Materials and Methods

VGI Research Articles

Following Yan et al. (2020), the dataset used to build the research network in this study includes the 346 articles published during the first decade of the VGI research since Goodchild (2007) coined the term (i.e., between 20 November 2007 and 20 November 2017). These articles are retrieved from 24 journals (based on the keyword “VGI”) that are indexed by the Science Citation Index (SCI), Science Citation Index Expanded (SCIE), Social Sciences Citation Index (SSCI), and Emerging Sources Citation Index (ESCI) (Table 1). The four indices are among the core collections of Web of Science according to Clarivate Analytics (http://mjl.clarivate.com/). The 346 articles involve 326 research articles and 20 review articles in which VGI is the main topic of investigation and discussion or at least is used as a source of geographic data. Figure 1 illustrates the temporal distribution of the articles for each journal.

Table 1 GIS journals included in this research

Full size table

Research Network and Topics

Since scientific collaborations are not unidirectional, an undirected research network CN (N, E) (N is the set of nodes (authors) and E is the set of edges (connections)) has to be adopted to build the research network for the 346 articles before performing SNVA. When building the research network, this study treats the journal articles for the 10 years as a whole rather than separates them into different temporal slots. This is in part for consistency with Yan et al. (2020) and is also because the number of articles generally kept increasing during 2007 and 2017, no other special temporal variation is observed, and the dataset (i.e., the 346 articles) is not big enough for highly meaningful data split, especially for the first 5 years (Fig. 1). To build a fully connected research network of the selected journal article, this study treats that all the articles are directly or indirectly related to Goodchild (2007) and thus the network is centered with the node that represents Michael F. Goodchild who coined the term VGI. Specifically, for all authors of the 346 articles, an edge is initiated to link each of them with Michael F. Goodchild, representing an indirect connection. An edge’s weight increases if there are actual collaborations (i.e., direct collaborations with co-authored articles) between the author and Michael F. Goodchild.

Gephi (https://gephi.org/) is used for network visualization. The nodes are colored based on the locations of the authors' affiliations. However, an author may have multiple affiliations. Therefore, this study employs a set of rules as follows.

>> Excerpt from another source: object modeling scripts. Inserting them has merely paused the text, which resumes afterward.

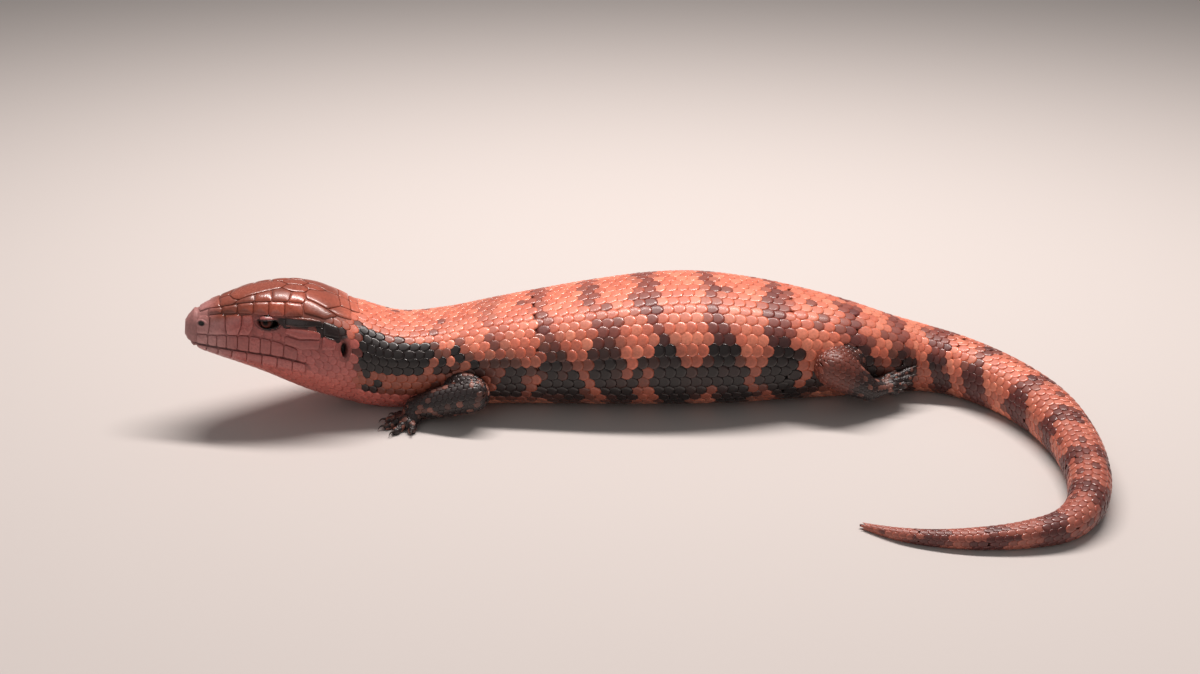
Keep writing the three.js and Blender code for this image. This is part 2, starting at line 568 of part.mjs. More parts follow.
// One toe and its claw, running along +X from the palm and lying on the floor at z = 0.
function digit(length) {
  const low = TOE.radii[3] - SOLE_CUT;
  const at = (x, z) => new THREE.Vector3(x, 0, z);
  const toePoints = [
    at(TOE.root, TOE.rootHeight),
    at(0.2 * length, low + 1.3),
    at(0.6 * length, low + 0.4),
    at(length - 0.6, low),
    at(length, low),
  ];
  const clawPoints = [
    at(length - CLAW.root, low + 0.4),
    at(length + 0.2, low + 0.8),
    at(length + 0.6 * CLAW.length, low + 0.5),
    at(length + CLAW.length, 0.3),
  ];
  return [rod(toePoints, TOE.radii, TOE.corners), rod(clawPoints, CLAW.radii, CLAW.corners)];
}

// A hand or foot: a flat palm from the wrist, and its digits fanned round the heading.
function paw({ joints, radii, palm, digits }) {
  const wrist = new THREE.Vector3(...joints.at(-1));
  const axes = { left: new THREE.Vector3(0, 1, 0), up: UP };
  const section = (x, z, w, r) =>
    ring({ centre: new THREE.Vector3(x, 0, z), ...axes, w, t: r, b: r, et: 2, eb: 2 }, PALM_CORNERS);
  const low = palm.height - SOLE_CUT;
  const r = radii.at(-1);
  const pad = loft([
    section(-0.5 * r, palm.wrist + 0.5, 0.85 * r, 0.85 * r),
    section(0.2 * r, palm.wrist * 0.85, r, 0.9 * r),
    section(palm.length * 0.6, low * 0.95, palm.halfWidth * 0.95, palm.height * 0.95),
    section(palm.length, low * 0.75, palm.halfWidth, palm.height * 0.78),
    section(palm.length + 2, low * 0.6, palm.halfWidth * 0.7, palm.height * 0.6),
  ]);
  const turned = (shape, x, y, degrees) => shape.rotate([0, 0, degrees]).translate([x, y, 0]);
  const pieces = digits.flatMap(([degrees, length]) => {
    const turn = THREE.MathUtils.degToRad(degrees);
    const x = palm.length * (0.4 + 0.45 * Math.cos(turn));
    const y = palm.halfWidth * 0.85 * Math.sin(turn);
    return digit(length).map((piece) => turned(piece, x, y, degrees));
  });
  const flat = joined([pad, ...pieces]).trimByPlane([0, 0, 1], 0).translate([0, 0, -palm.wrist]);
  return flat.rotate([palm.roll, -palm.tip, palm.heading]).translate(wrist.toArray());
}

// Cuts a solid in two by a plane through a point, leaving half a gap on each side.
function partedAt(shape, point, normal) {
  const n = normal.clone().normalize();
  const level = point.dot(n);
  const before = shape.trimByPlane(n.clone().negate().toArray(), -(level - GAP / 2));
  const after = shape.trimByPlane(n.toArray(), level + GAP / 2);
  return [before, after];
}

// A whole leg cut clear of the trunk and parted at the elbow or knee and at the wrist or ankle.
function legPieces(leg, trunk) {
  const [root, bend, wrist] = leg.joints.map((p) => new THREE.Vector3(...p));
  const down = new THREE.Vector3().subVectors(bend, root).normalize();
  const along = new THREE.Vector3().subVectors(wrist, bend).normalize();
  const turn = THREE.MathUtils.degToRad(leg.palm.heading);
  const heading = new THREE.Vector3(Math.cos(turn), Math.sin(turn), 0);
  const upper = segment(leg.joints[0], leg.joints[1], leg.radii[0], leg.radii[1], SWELL.upper);
  const lower = segment(leg.joints[1], leg.joints[2], leg.radii[1], leg.radii[2], SWELL.lower);
  const whole = paw(leg);
  const [upperPart] = partedAt(upper, bend, down.clone().add(along));
  const [, lowerStart] = partedAt(lower, bend, down.clone().add(along));
  const wristPlane = along.clone().multiplyScalar(2).add(heading);
  const [lowerPart] = partedAt(lowerStart, wrist, wristPlane);
  const [, pawPart] = partedAt(whole, wrist, wristPlane);
  const floor = (shape) => shape.trimByPlane([0, 0, 1], 0);
  const [upperName, lowerName, pawName] = leg.names;
  return {
    [upperName]: largest(floor(upperPart.subtract(trunk))),
    [lowerName]: largest(floor(lowerPart.subtract(trunk))),
    [pawName]: largest(floor(pawPart.subtract(trunk))),
  };
}

// Colours and finish of each kind of piece.
const material = (color, roughness) => new THREE.MeshStandardMaterial({ color, roughness, metalness: 0 });
const looks = {
  skin: material(0xa9835c, 0.45),
  jaw: material(0xc9ad93, 0.5),
  limb: material(0x2b2320, 0.5),
  eye: material(0x1a0f0c, 0.1),
};

const group = new THREE.Group();
function place(name, shape, look) {
  const mesh = new THREE.Mesh(toGeometry(shape), look);
  mesh.name = name;
  group.add(mesh);
}

const { head, lower_jaw: lowerJaw } = headPieces();
place("head", head, looks.skin);
place("lower_jaw", lowerJaw, looks.jaw);
place("eye_left", eyeball(1), looks.eye);
place("eye_right", eyeball(-1), looks.eye);
for (const [name, from, to, corners] of BODY_NODES) place(name, bodyLength(from, to, corners), looks.skin);

// The lengths of trunk that the arms and the legs are cut clear of, one gap larger than the body itself.
const shoulderTrunk = bodyLength(0, 5, 30, GAP);
const hipTrunk = bodyLength(8, 14, 30, GAP);
for (const [name, leg] of Object.entries(LEGS)) {
  const pieces = legPieces(leg, name.startsWith("arm") ? shoulderTrunk : hipTrunk);
  for (const [piece, shape] of Object.entries(pieces)) place(piece, shape, looks.limb);
}

// The origin is the middle of the footprint, on the floor.
const box = new THREE.Box3().setFromObject(group);
const middle = box.getCenter(new THREE.Vector3());
group.position.set(-middle.x, -middle.y, -box.min.z);

export default group;
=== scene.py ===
# %% [markdown]
# # A blue tongued skink at life size
# The lizard rests on a pale floor with its head raised and its tail curled forward. Its looks are built here
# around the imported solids, which give every place in metres. Each cell first says what a part is on the
# real animal, how it could be made and why one way was chosen.

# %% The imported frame
import math

import bpy
import numpy as np
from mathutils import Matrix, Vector
from mathutils.kdtree import KDTree


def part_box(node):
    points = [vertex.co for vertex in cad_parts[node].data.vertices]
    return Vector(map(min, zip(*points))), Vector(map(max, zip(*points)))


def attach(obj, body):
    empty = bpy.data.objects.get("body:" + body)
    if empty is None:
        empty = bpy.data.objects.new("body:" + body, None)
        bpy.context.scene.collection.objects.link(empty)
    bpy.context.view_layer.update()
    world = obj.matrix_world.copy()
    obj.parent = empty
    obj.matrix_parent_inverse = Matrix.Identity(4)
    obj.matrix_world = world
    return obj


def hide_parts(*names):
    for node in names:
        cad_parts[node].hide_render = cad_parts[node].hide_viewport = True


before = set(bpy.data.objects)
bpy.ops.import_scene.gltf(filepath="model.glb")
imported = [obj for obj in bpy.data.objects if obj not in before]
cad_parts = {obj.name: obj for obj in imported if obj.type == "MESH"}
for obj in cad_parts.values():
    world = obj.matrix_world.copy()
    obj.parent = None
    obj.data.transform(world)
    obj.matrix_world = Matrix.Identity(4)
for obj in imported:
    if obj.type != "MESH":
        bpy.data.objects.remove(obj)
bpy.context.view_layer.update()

MM = 0.001
FLESH = sorted(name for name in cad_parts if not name.startswith("eye"))


def deselect():
    """Nothing stays selected, so the next operator acts only on what it makes."""
    if bpy.context.mode != "OBJECT":
        bpy.ops.object.mode_set(mode="OBJECT")
    bpy.ops.object.select_all(action="DESELECT")


def pick(obj):
    """Makes one object the selected and active one."""
    deselect()
    obj.select_set(True)
    bpy.context.view_layer.objects.active = obj
    return obj


# %% [markdown]
# ## The camera
# The picture looks down at the animal from its left side, by about 25 degrees, from roughly 0.6 m away. A
# lens of 38.6 mm on a 36 mm sensor gives the same view, and the camera is set before anything else so that
# every later look at the model is from the right place.

# %% The camera
VIEW_WIDTH, FOCAL_PIXELS, SENSOR = 1200, 1287, 36.0
CAMERA_PLACE, CAMERA_TILT = (-0.0134, -0.4836, 0.270), math.radians(65)
deselect()
bpy.ops.object.camera_add(location=CAMERA_PLACE, rotation=(CAMERA_TILT, 0, 0))
camera = bpy.context.object
camera.name = "camera"
camera.data.sensor_width = SENSOR
camera.data.lens = SENSOR * FOCAL_PIXELS / VIEW_WIDTH
camera.data.clip_start = 0.01
bpy.context.scene.camera = camera
print("lens", round(camera.data.lens, 2))

# %% [markdown]
# ## The body's own measures
# A lizard's body is a long tube whose cross-section changes all the way. It could be sculpted, but a tube
# drawn from named sections is easier to check against the solids, so the same sections are written here:
# first the head, measured back from the snout, then the trunk and tail.

# %% Sections of the head, trunk and tail, in mm
SNOUT = np.array([-175.8, -82.4, 39.3])
HEAD_YAW, HEAD_PITCH, HEAD_LENGTH = math.radians(13.8), math.radians(8.1), 72.0
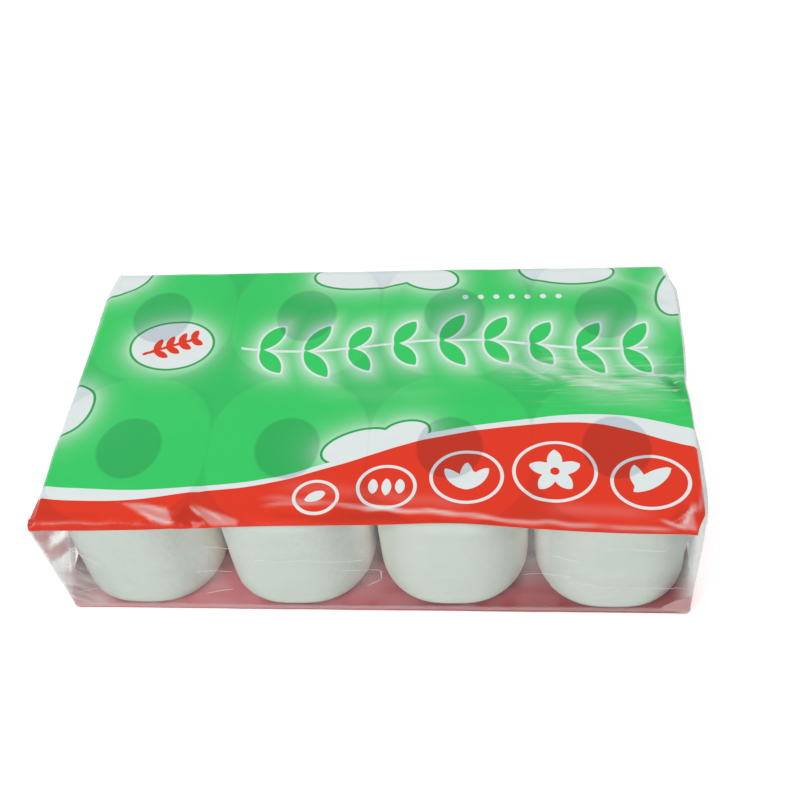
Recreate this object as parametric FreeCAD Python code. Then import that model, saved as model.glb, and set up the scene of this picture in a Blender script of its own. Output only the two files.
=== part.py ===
"""A pack of eight toilet rolls in a printed polythene wrapper.

The rolls stand upright in two rows of four. Each is paper wound on a cardboard tube. The
wrapper pulls them together, so a roll is a little oval, flat where it meets its neighbours
and flatter still at the ends of the pack. The wrapper is one tube of film. At each end its
sides are tucked in and two flaps are folded over them and welded together in a fin. The
long sides are clear, and the top and the underside are printed.

The origin is in the middle of the underside. X runs along the rows of four, Y from the
front to the back, and Z up. All lengths are in millimetres and all angles in degrees.
"""

import FreeCAD, Part
import math
import os

COLUMNS = 4
ROW_NAMES = ("front", "back")

# A roll
ROLL_ACROSS = 104.5  # along X, between two neighbours
ROLL_DEEP = 115.0  # along Y
ROLL_TALL = 97.5  # the width of the paper
ROLL_CROWN = 1.018  # how much the oval would swell if nothing pressed it
ROLL_EDGE = 9.0  # rounding of the outer edges, which the film pulls over
ROLL_SIDES = 36  # flat faces round a roll
TURN_AT = 0.7  # where the line between two bunches of turns lies, from the middle to the rim
TURN_WIDE = 1.6  # width of that line
TURN_DEEP = 0.8
TAIL_THICK = 0.8  # step where the last turn of paper ends
TAIL_SPAN = 60.0  # how far round the roll the step takes to fade out
TAIL_AT = 45.0  # where the step is, in the gap between four rolls
TAIL_TURN = 180.0  # how far a roll is turned from its neighbour

# The cardboard tube in a roll
BORE_ACROSS = 43.0  # along X
BORE_DEEP = 48.0  # along Y
TUBE_WALL = 1.2
TUBE_FIT = 0.05  # between the tube and the paper
TUBE_SHORT = 0.8  # how far each end of the tube stays inside the paper
TUBE_SIDES = 28  # flat faces round a tube

# The wrapper
ROLL_GAP = 0.8  # between neighbouring rolls
SQUEEZE = 3.0  # how far each end of the pack presses the outer rolls in
PLAY = 0.5  # between the rolls and the film of the long sides
END_PLAY = 1.5  # between the rolls and the folded ends, which are loose
TOP_PLAY = 1.5  # between the rolls and the top, which is loose too
FILM = 0.3  # the film, drawn thicker than it is
END_EDGE = 2.5  # rounding of the edges round the two ends
CORNER_EDGE = 3.0  # rounding of the four upright corners
LOWER_EDGE = 4.0  # rounding of the long lower edges

# Its folded ends
FLAP_THICK = 0.6  # how far a flap stands out from the tucked sides, along its long edge
FLAP_PUFF = 2.2  # how far it stands out along the weld
FLAP_LIP = 1.0  # from the rounded edges of the end to the flap
EAR_OUT = 3.2  # how far the upper corners of the ends stick out
EAR_SPAN = 22.0  # how far along the flap's edges an ear runs
FIN_TALL = 9.0
FIN_THICK = 0.6
PLEATS = 3  # gathers on each half of a flap
PLEAT_WIDE = 3.0
PLEAT_THICK = 0.35
PLEAT_REACH = 0.75  # share of the flap's height that a gather runs up

# The print
INK = 0.1  # a field of colour, drawn thicker than ink
PRINT_WRAP = 3.0  # how far the upper print comes down the long sides
PRINT_RISE = 1.6  # how far the lower print goes up the long sides
PRINT_END = 0.5  # from the rounded edges of the ends to the print
PLATE_ACROSS = 58.0  # a white oval in the green field
PLATE_DEEP = 44.0
PLATE_X = -146.0
PLATE_Y = 38.0
PLATE_SIDES = 20  # flat faces round it

# Where the red band and the white wave end, as shares of the half length and half depth
RED_LINE = ((-1, -0.80), (-0.69, -0.81), (-0.34, -0.72), (-0.1, -0.585), (0.18, -0.395),
            (0.42, -0.315), (0.62, -0.285), (0.82, -0.345), (1, -0.46))
WHITE_LINE = ((-1, -0.765), (-0.69, -0.745), (-0.34, -0.665), (-0.1, -0.54), (0.18, -0.35),
              (0.42, -0.27), (0.6, -0.232), (0.82, -0.25), (1, -0.33))

COLUMN_PITCH = ROLL_ACROSS + ROLL_GAP
ROW_PITCH = ROLL_DEEP + ROLL_GAP
FLOOR = INK + FILM  # the film's inner face under the rolls
ROLL_TOP = FLOOR + ROLL_TALL
INSIDE_X = (COLUMNS - 1) / 2 * COLUMN_PITCH + ROLL_ACROSS / 2 - SQUEEZE + END_PLAY
INSIDE_Y = (len(ROW_NAMES) - 1) / 2 * ROW_PITCH + ROLL_DEEP / 2 + PLAY
INSIDE_TOP = ROLL_TOP + TOP_PLAY
UPPER_EDGE = ROLL_EDGE + PLAY  # the long upper edges follow the rolls
FILM_X = INSIDE_X + FILM
FILM_Y = INSIDE_Y + FILM
FILM_TOP = INSIDE_TOP + FILM
PRINT_X = INSIDE_X - END_EDGE - PRINT_END
FAR = 4 * FILM_X  # further than anything on the pack


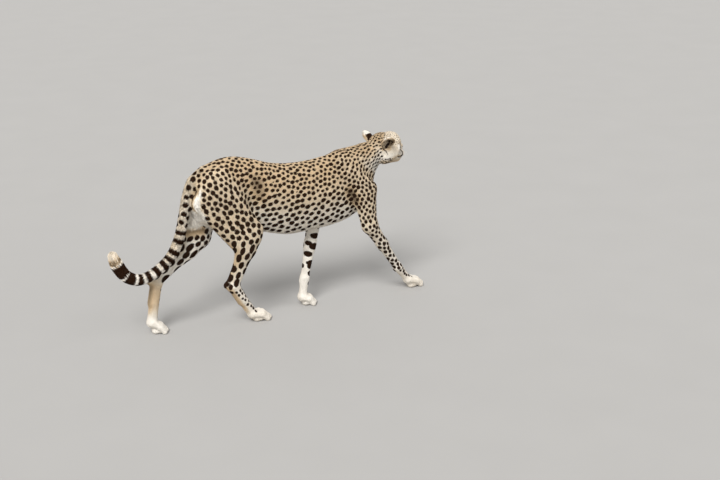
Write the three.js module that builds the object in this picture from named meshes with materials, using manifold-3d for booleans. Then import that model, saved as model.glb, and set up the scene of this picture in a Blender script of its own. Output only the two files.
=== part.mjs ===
// A life-size cheetah in mid-walk, divided where its parts are named.
// Millimetres. +X is the way it walks, +Y its left side, +Z up, and the floor is z = 0.
//
// The body is one smooth field, negative inside: a barrel for the trunk, and flesh laid along
// the bones for the rest, melted together. Each named part is drawn out of that field at a
// fineness of its own, and parted from its neighbours by thin cuts.
import * as THREE from "three";
import { mergeVertices } from "three/addons/utils/BufferGeometryUtils.js";
import Module from "manifold-3d";

const wasm = await Module();
wasm.setup();

// ---------------------------------------------------------------------------------------------
// Driving dimensions
// ---------------------------------------------------------------------------------------------

const GAP = 0.3; // the thin cut between two parts
const SOLE_DEPTH = 3; // how far the round pads would sink below the floor before they are cut flat

// Height of the back, height of the belly and half width of the trunk, by distance along it.
const TRUNK_STATIONS = [
  { x: -64, back: 722, belly: 590, half: 36 }, // root of the tail
  { x: -40, back: 772, belly: 548, half: 62 },
  { x: 0, back: 806, belly: 512, half: 82 }, // rump
  { x: 75, back: 833, belly: 486, half: 87 }, // hips
  { x: 150, back: 836, belly: 466, half: 82 },
  { x: 250, back: 812, belly: 452, half: 80 }, // loin and flank
  { x: 340, back: 782, belly: 424, half: 87 },
  { x: 430, back: 767, belly: 404, half: 92 }, // belly, after a meal
  { x: 540, back: 766, belly: 406, half: 91 },
  { x: 650, back: 778, belly: 412, half: 85 }, // ribs
  { x: 740, back: 788, belly: 430, half: 80 }, // withers
  { x: 810, back: 778, belly: 462, half: 68 },
  { x: 870, back: 730, belly: 510, half: 50 }, // breast
  { x: 892, back: 672, belly: 570, half: 26 },
];
const RIB_KEEL = 0.22; // how much narrower the trunk is at its keel than at its middle

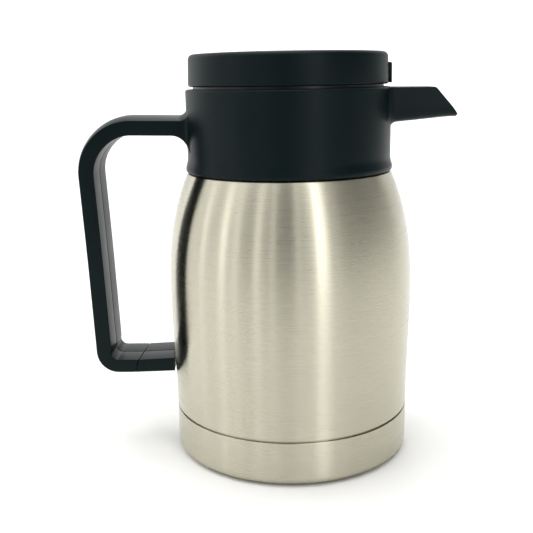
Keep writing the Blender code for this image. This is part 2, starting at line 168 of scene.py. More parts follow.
# %% Ring of strip lamps
# Compass direction in degrees, 0 towards the camera and 90 towards the spout, and brightness.
LAMP_RING = [
    (-180, 1.6), (-158, 0.7), (-125, 1.25), (-100, 1.05), (-94, 0.8), (-90, 2.0), (-85, 0.7),
    (-71, 0.85), (-66, 2.3), (-60, 0.55), (-51, 1.2), (-47, 0.45), (-36, 0.45), (-31, 1.4),
    (-26, 0.5), (-20, 0.4), (-16, 0.9), (-12, 0.25), (0, 0.2), (4, 0.3), (8, 0.8), (12, 0.5),
    (22, 0.7), (28, 2.6), (34, 2.0), (40, 0.7), (60, 0.3), (80, 0.2), (110, 0.28), (135, 0.7),
    (160, 0.7), (180, 1.6),
]
BRIGHTEST = 3.0  # what the ramp's white stands for
CEILING = 1.5
BACKDROP = 1.1
world = bpy.data.worlds.new("studio_light")
bpy.context.scene.world = world
world.use_nodes = True
sky = world.node_tree
sky.nodes.clear()
direction = add_node(sky, "ShaderNodeTexCoord")
axes = add_node(sky, "ShaderNodeSeparateXYZ", None, {0: direction.outputs["Generated"]})
towards = add_node(sky, "ShaderNodeMath", {"operation": "MULTIPLY", 1: -1.0}, {0: axes.outputs[1]})
compass = add_node(
    sky, "ShaderNodeMath", {"operation": "ARCTAN2"}, {0: axes.outputs[0], 1: towards.outputs[0]}
)
share = add_node(
    sky,
    "ShaderNodeMapRange",
    {"From Min": -math.pi, "From Max": math.pi},
    {"Value": compass.outputs[0]},
)
ring = add_node(sky, "ShaderNodeValToRGB", None, {"Fac": share.outputs[0]})
ring.color_ramp.interpolation = "EASE"
while len(ring.color_ramp.elements) < len(LAMP_RING):
    ring.color_ramp.elements.new(0.5)
for stop, (degrees, brightness) in zip(ring.color_ramp.elements, LAMP_RING):
    stop.position = (degrees + 180) / 360
    stop.color = (*[brightness / BRIGHTEST] * 3, 1)
below = add_node(
    sky,
    "ShaderNodeMapRange",
    {"From Min": -0.30, "From Max": -0.10, "To Min": 0.3 * BRIGHTEST, "To Max": BRIGHTEST},
    {"Value": axes.outputs[2]},
)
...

If an author has more than one affiliation, then the one with which the author has published more articles is used for coloring;
If an author has published an equal number of articles under each of his or her affiliations, then the latest one is used for coloring.

The network built is then analyzed using one local and three global measures to reveal the node (author) importance of this network. The notions used in these measures include the following: nodes are denoted as i, j, and an edge linking node i and node j is denoted as e_ij; a neighbor j of node i is denoted as Nb_ij; the set of authors of an article p is denoted as Au^p; the number of authors in an article p is denoted as |Au^p|; and the sequence of author i in article p is denoted as $ {\mathrm{Au}S}_i^p\ \left({\mathrm{Au}S}_i^p\ge 1\right) $.

The local measure employed is degree D_i, which is a count of how many neighbors (or co-authors) node i have:

$$ {D}_i={\sum}_{j\in N}{\mathrm{Nb}}_{ij}, $$

(1)

where Nb_ij equals to 1 if there is an edge directly linking i and j and 0 otherwise.

The three global measures employed, which provide the indications of author influence across the network, are closeness centrality (Bavelas 1950; Sabidussi 1966), betweenness centrality (Freeman 1977), and eigenvector centrality (Bonacich 1972).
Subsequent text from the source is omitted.